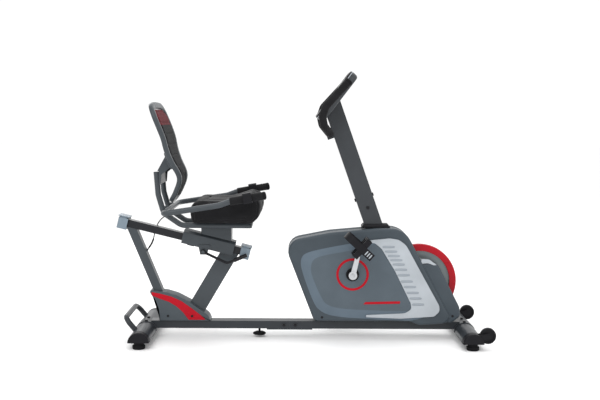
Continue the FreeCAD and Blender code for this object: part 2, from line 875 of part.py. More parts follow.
def rail_brackets():
    """Folded brackets round both ends of the rail: two cheeks, a floor and an end wall, with a lid above."""
    brackets = []
    for name, offset, sign in (("rear", 0, -1), ("front", cell.rail_length, 1)):
        half = cell.rail_bracket_length / 2
        width = cell.rail_bracket_width / 2
        low = -cell.rail_bracket_height / 2
        top = cell.rail_bracket_height / 2
        wall = 3
        cup = new_body(name + "_rail_cup")
        sketch = new_sketch(cup, "YZ")
        draw_outline(sketch, [(-width, low), (width, low), (width, top - 9), (width - wall, top - 9),
                              (width - wall, low + wall), (-width + wall, low + wall),
                              (-width + wall, top - 9), (-width, top - 9)])
        pad(cup, sketch, 2 * half)
        rest = block(name + "_rail_rest", -half, -width + wall, low + wall, 2 * half,
                     2 * (width - wall), cell.rail_bracket_height / 2 - wall - cell.rail_height / 2)
        end_wall = block(name + "_rail_end_wall", sign * (half - wall / 2) - wall / 2, -width + wall, low + wall,
                         wall, 2 * (width - wall), 2 * top - 9 - wall)
        posts = [block(name + "_lid_post", -half + 8, side * (width - wall - 4) - 4, -5,
                       2 * half - 16, 8, top + 1) for side in (-1, 1)]
        lid = block(name + "_rail_lid", -half - 3, -width - 1, top - 4, 2 * half + 6, 2 * width + 2, 4)
        bracket = fuse(name + "_rail_bracket", [cup, rest, end_wall, lid] + posts)
        brackets.append(on_rail(bracket, offset))
    keep(group("rail_brackets", brackets))


# foot, lean, depth and width of each strut
STRUTS = {
    "rear": (cell.rear_strut_foot_x, -cell.rear_strut_lean, cell.rear_strut_depth, cell.rear_strut_width),
    "front": (cell.front_strut_foot_x, cell.front_strut_lean, cell.front_strut_depth, cell.front_strut_width),
}


def strut(label, foot_x, lean, depth, width):
    """A leaning rectangular tube from the top of the beam to the underside of the rail."""
    body = new_body(label + "_blank")
    sketch = new_sketch(body, "XY", cell.rail_rear_z / 2)
    wall = cell.tube_wall
    draw_outline(sketch, rectangle(-depth / 2, -width / 2, depth / 2, width / 2))
    draw_outline(sketch, rectangle(-depth / 2 + wall, -width / 2 + wall, depth / 2 - wall, width / 2 - wall))
    pad(body, sketch, cell.rail_rear_z * 1.4)
    place(body, foot_x, 0, cell.beam_top, tilt=lean)
    reach = 900
    below = slab(label + "_beam_side", "XZ",
                 [rectangle(foot_x - reach, cell.beam_top - reach, foot_x + reach, cell.beam_top)], 0, 200)
    rail_under, cup_under = -cell.rail_height / 2, -cell.rail_bracket_height / 2
    cup_end = cell.rail_bracket_length / 2
    above = slab(label + "_rail_side", "XZ",
                 [[(-reach, cup_under), (cup_end, cup_under), (cup_end, rail_under),
                   (cell.rail_length + reach, rail_under), (cell.rail_length + reach, reach), (-reach, reach)]],
                 0, 200)
    return cut(label, cut(label + "_foot_cut", body, below), on_rail(above))


def rail_struts():
    struts = {name: strut(name + "_strut", *sizes) for name, sizes in STRUTS.items()}
    gland = cord_gland("strut_gland", CORD_ROUTE[-1], CORD_ROUTE[-2])
    struts["rear"] = fuse("rear_strut_with_gland", [struts["rear"], gland])
    keep(group("rail_struts", list(struts.values())))


def shroud_form(label, inset):
    """The right half of the shroud's outside, drawn in by an inset, on the middle plane."""
    rear, front = cell.rear_strut_foot_x - 43 + inset, cell.front_strut_foot_x + 104 - inset
    low, high = cell.shroud_bottom, cell.shroud_bottom + cell.shroud_height - inset
    half = cell.shroud_half_width - inset
    outline = [(rear, low), (front, low), (front - 4, low + 24, 250), (rear + 19, high),
               (rear - 54, high, -330)]
    return slab(label, "XZ", [outline], -half / 2, half)


def strut_room(name, foot_x, lean, depth, width):
    """The hole that a strut leaves in the shroud, with a small gap all round it."""
    gap = cell.strut_gap
    tool = new_body(name + "_strut_room")
    sketch = new_sketch(tool, "XY", cell.shroud_height)
    draw_outline(sketch, rectangle(-depth / 2 - gap, -width / 2 - gap, depth / 2 + gap, width / 2 + gap))
    pad(tool, sketch, 3 * cell.shroud_height)
    return place(tool, foot_x, 0, cell.beam_top, tilt=lean)


def strut_shroud():
    """Two plastic half shells round the feet of the struts, open underneath and towards each other."""
    inside = shroud_form("shroud_inside", cell.shell_wall)
    floor_depth = 2 * cell.shell_wall
    floor = block("shroud_floor_room", cell.rear_strut_foot_x - 36, -cell.shroud_half_width + cell.shell_wall,
                  cell.shroud_bottom - floor_depth, 218, cell.shroud_half_width, 2 * floor_depth)
    rooms = [strut_room(name, *sizes) for name, sizes in STRUTS.items()]
    right = cut("rear_shroud_right", shroud_form("shroud_outside", as_size(0)),
                fuse("shroud_rooms", [inside, floor] + rooms))
    keep(right)
    keep(mirrored("rear_shroud_left", right))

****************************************

▸ **Written exercise**
Give the data again, exactly as it stands.

▸ **Finished answer**
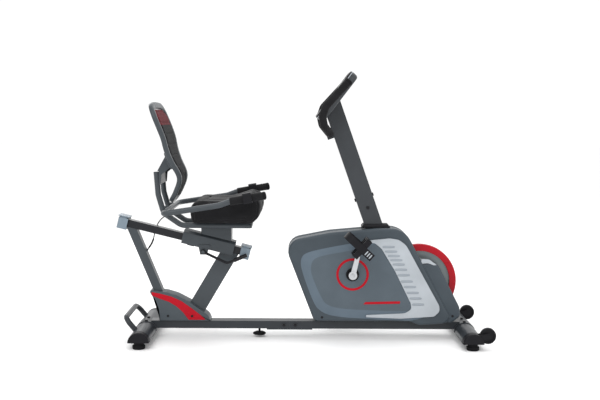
Continue the FreeCAD and Blender code for this object: part 2, from line 875 of part.py. More parts follow.
def rail_brackets():
    """Folded brackets round both ends of the rail: two cheeks, a floor and an end wall, with a lid above."""
    brackets = []
    for name, offset, sign in (("rear", 0, -1), ("front", cell.rail_length, 1)):
        half = cell.rail_bracket_length / 2
        width = cell.rail_bracket_width / 2
        low = -cell.rail_bracket_height / 2
        top = cell.rail_bracket_height / 2
        wall = 3
        cup = new_body(name + "_rail_cup")
        sketch = new_sketch(cup, "YZ")
        draw_outline(sketch, [(-width, low), (width, low), (width, top - 9), (width - wall, top - 9),
                              (width - wall, low + wall), (-width + wall, low + wall),
                              (-width + wall, top - 9), (-width, top - 9)])
        pad(cup, sketch, 2 * half)
        rest = block(name + "_rail_rest", -half, -width + wall, low + wall, 2 * half,
                     2 * (width - wall), cell.rail_bracket_height / 2 - wall - cell.rail_height / 2)
        end_wall = block(name + "_rail_end_wall", sign * (half - wall / 2) - wall / 2, -width + wall, low + wall,
                         wall, 2 * (width - wall), 2 * top - 9 - wall)
        posts = [block(name + "_lid_post", -half + 8, side * (width - wall - 4) - 4, -5,
                       2 * half - 16, 8, top + 1) for side in (-1, 1)]
        lid = block(name + "_rail_lid", -half - 3, -width - 1, top - 4, 2 * half + 6, 2 * width + 2, 4)
        bracket = fuse(name + "_rail_bracket", [cup, rest, end_wall, lid] + posts)
        brackets.append(on_rail(bracket, offset))
    keep(group("rail_brackets", brackets))


# foot, lean, depth and width of each strut
STRUTS = {
    "rear": (cell.rear_strut_foot_x, -cell.rear_strut_lean, cell.rear_strut_depth, cell.rear_strut_width),
    "front": (cell.front_strut_foot_x, cell.front_strut_lean, cell.front_strut_depth, cell.front_strut_width),
}


def strut(label, foot_x, lean, depth, width):
    """A leaning rectangular tube from the top of the beam to the underside of the rail."""
    body = new_body(label + "_blank")
    sketch = new_sketch(body, "XY", cell.rail_rear_z / 2)
    wall = cell.tube_wall
    draw_outline(sketch, rectangle(-depth / 2, -width / 2, depth / 2, width / 2))
    draw_outline(sketch, rectangle(-depth / 2 + wall, -width / 2 + wall, depth / 2 - wall, width / 2 - wall))
    pad(body, sketch, cell.rail_rear_z * 1.4)
    place(body, foot_x, 0, cell.beam_top, tilt=lean)
    reach = 900
    below = slab(label + "_beam_side", "XZ",
                 [rectangle(foot_x - reach, cell.beam_top - reach, foot_x + reach, cell.beam_top)], 0, 200)
    rail_under, cup_under = -cell.rail_height / 2, -cell.rail_bracket_height / 2
    cup_end = cell.rail_bracket_length / 2
    above = slab(label + "_rail_side", "XZ",
                 [[(-reach, cup_under), (cup_end, cup_under), (cup_end, rail_under),
                   (cell.rail_length + reach, rail_under), (cell.rail_length + reach, reach), (-reach, reach)]],
                 0, 200)
    return cut(label, cut(label + "_foot_cut", body, below), on_rail(above))


def rail_struts():
    struts = {name: strut(name + "_strut", *sizes) for name, sizes in STRUTS.items()}
    gland = cord_gland("strut_gland", CORD_ROUTE[-1], CORD_ROUTE[-2])
    struts["rear"] = fuse("rear_strut_with_gland", [struts["rear"], gland])
    keep(group("rail_struts", list(struts.values())))


def shroud_form(label, inset):
    """The right half of the shroud's outside, drawn in by an inset, on the middle plane."""
    rear, front = cell.rear_strut_foot_x - 43 + inset, cell.front_strut_foot_x + 104 - inset
    low, high = cell.shroud_bottom, cell.shroud_bottom + cell.shroud_height - inset
    half = cell.shroud_half_width - inset
    outline = [(rear, low), (front, low), (front - 4, low + 24, 250), (rear + 19, high),
               (rear - 54, high, -330)]
    return slab(label, "XZ", [outline], -half / 2, half)


def strut_room(name, foot_x, lean, depth, width):
    """The hole that a strut leaves in the shroud, with a small gap all round it."""
    gap = cell.strut_gap
    tool = new_body(name + "_strut_room")
    sketch = new_sketch(tool, "XY", cell.shroud_height)
    draw_outline(sketch, rectangle(-depth / 2 - gap, -width / 2 - gap, depth / 2 + gap, width / 2 + gap))
    pad(tool, sketch, 3 * cell.shroud_height)
    return place(tool, foot_x, 0, cell.beam_top, tilt=lean)


def strut_shroud():
    """Two plastic half shells round the feet of the struts, open underneath and towards each other."""
    inside = shroud_form("shroud_inside", cell.shell_wall)
    floor_depth = 2 * cell.shell_wall
    floor = block("shroud_floor_room", cell.rear_strut_foot_x - 36, -cell.shroud_half_width + cell.shell_wall,
                  cell.shroud_bottom - floor_depth, 218, cell.shroud_half_width, 2 * floor_depth)
    rooms = [strut_room(name, *sizes) for name, sizes in STRUTS.items()]
    right = cut("rear_shroud_right", shroud_form("shroud_outside", as_size(0)),
                fuse("shroud_rooms", [inside, floor] + rooms))
    keep(right)
    keep(mirrored("rear_shroud_left", right))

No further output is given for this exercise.